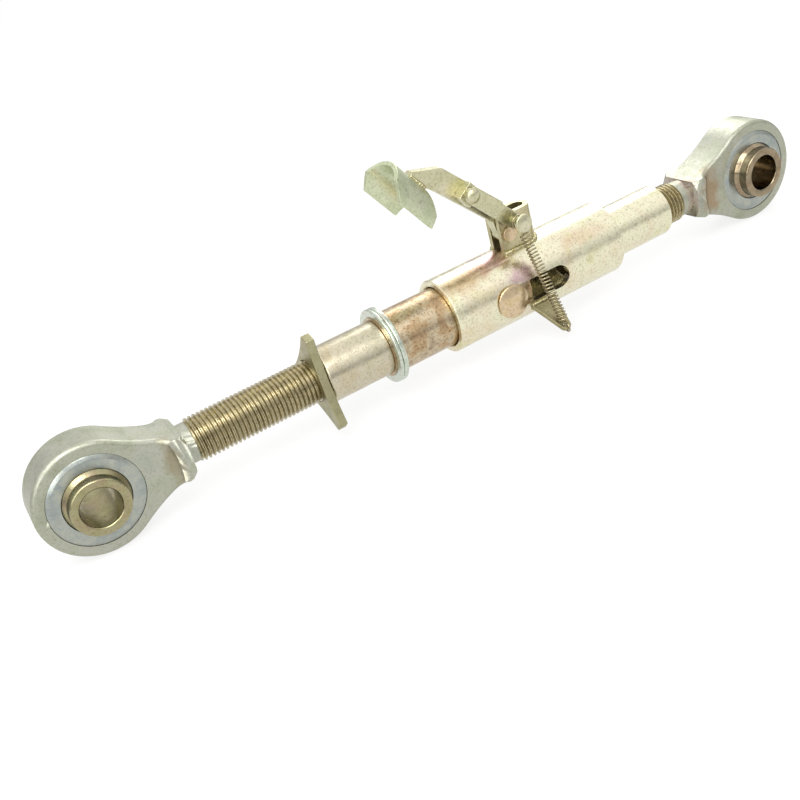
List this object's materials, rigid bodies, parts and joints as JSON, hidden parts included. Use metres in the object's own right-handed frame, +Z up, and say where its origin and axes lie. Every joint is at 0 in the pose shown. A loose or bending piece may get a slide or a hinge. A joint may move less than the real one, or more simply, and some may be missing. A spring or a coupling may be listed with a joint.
{
  "type": "tractor top link",
  "caption": "Telescopic tractor link: two ball eyes on threaded shanks, a sliding tube held by a cross pin in slots, and a flip-over saddle lever that locks the slide.",
  "frame": {"origin": "centre of the left ball's bore, where the tractor's hitch pin goes", "axes": "+X along the link to the right ball, +Y along the ball bores away from the spring side, +Z up, the side that carries the lever"},
  "size_m": [0.616, 0.0866, 0.1534],
  "materials": {
    "forging": "matt yellow-chromated forging",
    "race_zinc": "clear zinc, smooth",
    "ball_bronze": "yellow-chromated, turned smooth",
    "plate_zinc": "yellow-chromated zinc, semi-gloss",
    "tube_pale": "pale yellow-chromated zinc, glossy",
    "tube_copper": "copper-brown chromate, semi-gloss",
    "stop_zinc": "yellow-chromated zinc",
    "pin_zinc": "yellow-chromated zinc, glossy",
    "housing_zinc": "cream yellow-chromated zinc, glossy",
    "bracket_zinc": "yellow-chromated zinc, welded",
    "lever_zinc": "pale green-gold chromate, satin",
    "spring_steel": "bronze-tinted spring steel"
  },
  "bodies": {
    "left_ball": {"left_ball": "ball_bronze"},
    "left_eye": {"left_eye": "forging", "left_race": "race_zinc"},
    "lock_plate": {"lock_plate": "plate_zinc"},
    "inner": {"threaded_bush": "tube_pale", "inner_tube": "tube_copper", "stop_ring": "stop_zinc", "stop_collar": "stop_zinc", "cross_pin": "pin_zinc"},
    "housing": {"housing_tube": "housing_zinc", "end_bush": "housing_zinc", "bracket": "bracket_zinc", "pivot_pin": "pin_zinc", "spring_tab": "bracket_zinc", "spring": "spring_steel"},
    "lever": {"lever_arm": "lever_zinc", "saddle": "lever_zinc", "lever_strap": "lever_zinc", "strap_spacer": "lever_zinc", "strap_rivet": "pin_zinc", "spring_stud": "pin_zinc"},
    "right_eye": {"right_eye": "forging", "right_race": "race_zinc"},
    "right_ball": {"right_ball": "ball_bronze"}
  },
  "joints": [
    {"name": "left_ball_tilt", "type": "hinge", "parent": "left_ball", "child": "left_eye", "pos_m": [0, 0, 0], "axis": [0, 0, 1], "range_deg": [-8, 8]},
    {"name": "left_thread", "type": "slide", "parent": "left_eye", "child": "inner", "axis": [1, 0, 0], "range_m": [-0.07, 0.024]},
    {"name": "lock_plate_back_off", "type": "slide", "parent": "inner", "child": "lock_plate", "axis": [-1, 0, 0], "range_m": [0, 0.015]},
    {"name": "telescope", "type": "slide", "parent": "inner", "child": "housing", "axis": [1, 0, 0], "range_m": [-0.038, 0]},
    {"name": "lock_lever", "type": "hinge", "parent": "housing", "child": "lever", "pos_m": [0.3195, 0, 0.038], "axis": [0, -1, 0], "range_deg": [0, 55], "deforming": ["spring"]},
    {"name": "right_thread", "type": "slide", "parent": "housing", "child": "right_eye", "axis": [1, 0, 0], "range_m": [-0.022, 0.03]},
    {"name": "right_ball_tilt", "type": "hinge", "parent": "right_eye", "child": "right_ball", "pos_m": [0.54, 0, 0], "axis": [0, 0, 1], "range_deg": [-8, 8]}
  ]
}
___
§ **WORK TO BE COMPLETED**: Quote the data in full, keeping each word unchanged.

§ **OUTPUT FOR THIS EXERCISE**:
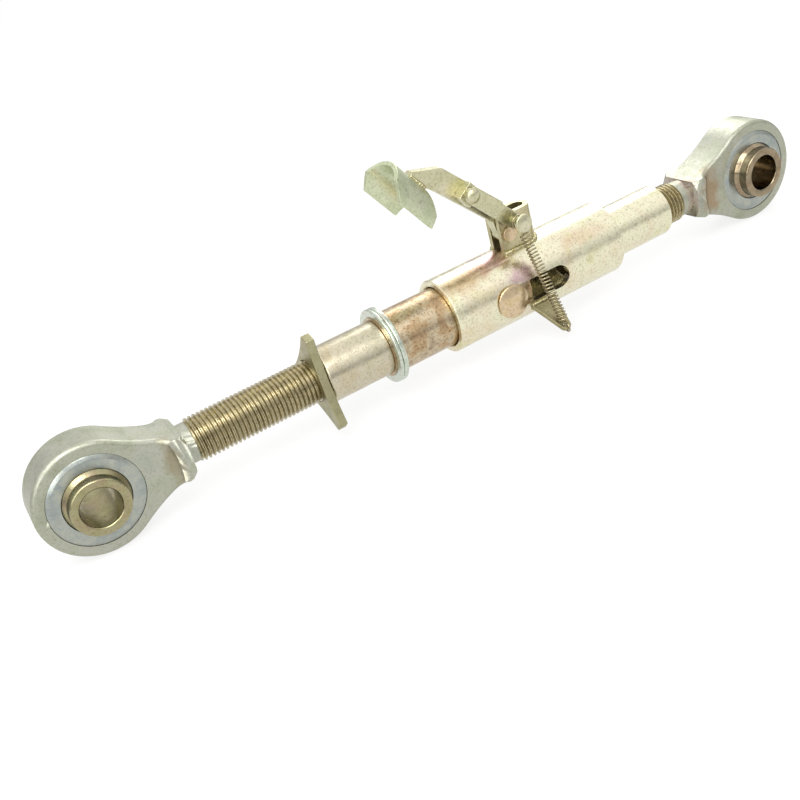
List this object's materials, rigid bodies, parts and joints as JSON, hidden parts included. Use metres in the object's own right-handed frame, +Z up, and say where its origin and axes lie. Every joint is at 0 in the pose shown. A loose or bending piece may get a slide or a hinge. A joint may move less than the real one, or more simply, and some may be missing. A spring or a coupling may be listed with a joint.
{
  "type": "tractor top link",
  "caption": "Telescopic tractor link: two ball eyes on threaded shanks, a sliding tube held by a cross pin in slots, and a flip-over saddle lever that locks the slide.",
  "frame": {"origin": "centre of the left ball's bore, where the tractor's hitch pin goes", "axes": "+X along the link to the right ball, +Y along the ball bores away from the spring side, +Z up, the side that carries the lever"},
  "size_m": [0.616, 0.0866, 0.1534],
  "materials": {
    "forging": "matt yellow-chromated forging",
    "race_zinc": "clear zinc, smooth",
    "ball_bronze": "yellow-chromated, turned smooth",
    "plate_zinc": "yellow-chromated zinc, semi-gloss",
    "tube_pale": "pale yellow-chromated zinc, glossy",
    "tube_copper": "copper-brown chromate, semi-gloss",
    "stop_zinc": "yellow-chromated zinc",
    "pin_zinc": "yellow-chromated zinc, glossy",
    "housing_zinc": "cream yellow-chromated zinc, glossy",
    "bracket_zinc": "yellow-chromated zinc, welded",
    "lever_zinc": "pale green-gold chromate, satin",
    "spring_steel": "bronze-tinted spring steel"
  },
  "bodies": {
    "left_ball": {"left_ball": "ball_bronze"},
    "left_eye": {"left_eye": "forging", "left_race": "race_zinc"},
    "lock_plate": {"lock_plate": "plate_zinc"},
    "inner": {"threaded_bush": "tube_pale", "inner_tube": "tube_copper", "stop_ring": "stop_zinc", "stop_collar": "stop_zinc", "cross_pin": "pin_zinc"},
    "housing": {"housing_tube": "housing_zinc", "end_bush": "housing_zinc", "bracket": "bracket_zinc", "pivot_pin": "pin_zinc", "spring_tab": "bracket_zinc", "spring": "spring_steel"},
    "lever": {"lever_arm": "lever_zinc", "saddle": "lever_zinc", "lever_strap": "lever_zinc", "strap_spacer": "lever_zinc", "strap_rivet": "pin_zinc", "spring_stud": "pin_zinc"},
    "right_eye": {"right_eye": "forging", "right_race": "race_zinc"},
    "right_ball": {"right_ball": "ball_bronze"}
  },
  "joints": [
    {"name": "left_ball_tilt", "type": "hinge", "parent": "left_ball", "child": "left_eye", "pos_m": [0, 0, 0], "axis": [0, 0, 1], "range_deg": [-8, 8]},
    {"name": "left_thread", "type": "slide", "parent": "left_eye", "child": "inner", "axis": [1, 0, 0], "range_m": [-0.07, 0.024]},
    {"name": "lock_plate_back_off", "type": "slide", "parent": "inner", "child": "lock_plate", "axis": [-1, 0, 0], "range_m": [0, 0.015]},
    {"name": "telescope", "type": "slide", "parent": "inner", "child": "housing", "axis": [1, 0, 0], "range_m": [-0.038, 0]},
    {"name": "lock_lever", "type": "hinge", "parent": "housing", "child": "lever", "pos_m": [0.3195, 0, 0.038], "axis": [0, -1, 0], "range_deg": [0, 55], "deforming": ["spring"]},
    {"name": "right_thread", "type": "slide", "parent": "housing", "child": "right_eye", "axis": [1, 0, 0], "range_m": [-0.022, 0.03]},
    {"name": "right_ball_tilt", "type": "hinge", "parent": "right_eye", "child": "right_ball", "pos_m": [0.54, 0, 0], "axis": [0, 0, 1], "range_deg": [-8, 8]}
  ]
}